手術で心の中が見えるようになった女性 ― 人間は機能を失うと「超能力」が開花する!

■「失った」者が獲得する新たな能力

 実はこの「Wired」の記事を執筆した記者のクリスチャン・ジャネット氏は、この研究には疑問が残るという意見を率直に述べている。その主な論拠は、実験の科学的な厳密さに対する疑問や、スーザンさんが鬱病をはじめとする精神疾患の状態にある可能性を排除している点、手術前のスーザンさんが有していた共感能力に関する情報がないことや、インタビュー資料がないことなどが挙げられている。

 しかし、ジャネット氏は人間が備えている潜在能力の高さには素直に注目しているようだ。例えば、言語機能障害を持つ人が、他人の嘘を見破る能力がきわめて高いことや、前頭側頭葉変性症を患った人が新たなクリエイティブ能力を発揮することなどの例に感銘を受けている。

 今回の実験の信憑性はともかく、ある機能を「失った」者が獲得する新たな能力の数々は、人間の底知れぬポテンシャルの高さを垣間見せる驚くべき現象であることには変わりはないだろう。
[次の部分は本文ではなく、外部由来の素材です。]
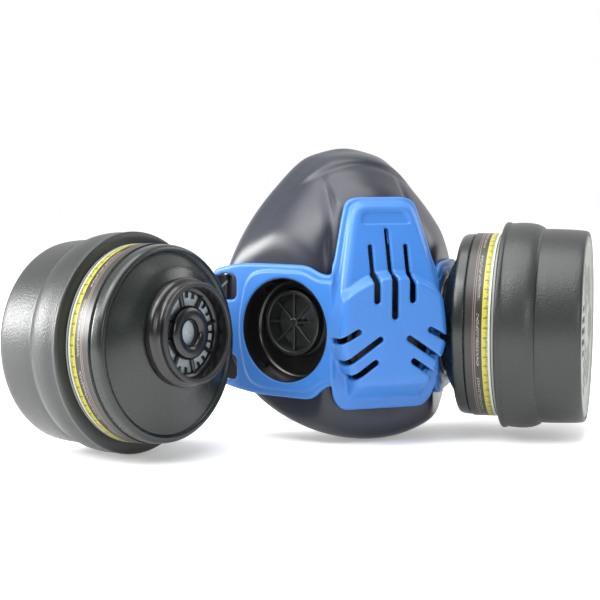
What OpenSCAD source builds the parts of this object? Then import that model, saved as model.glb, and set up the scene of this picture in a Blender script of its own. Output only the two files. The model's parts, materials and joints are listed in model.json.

 こうした能力の中でも有名なのが、脳損傷が原因の視覚障がい者の何割かが獲得するといわれている「盲視(blindsight)」と呼ばれる特異な能力だ。文字通り、見えていないはずの盲人の「視力」のことで、人間の視覚認識のメカニズムを根本的に再考させてくれる事例である。

 障害や疾病は健常な機能を「失う」出来事であると考えられているが、ときに人間はそれを補完するにあまる新たな能力を開花させることもあるのだ。人間の可能性を大きく切り開くこのような新たな「逞しい」人間観に、もっと目を向けてみてもいいのではないだろうか。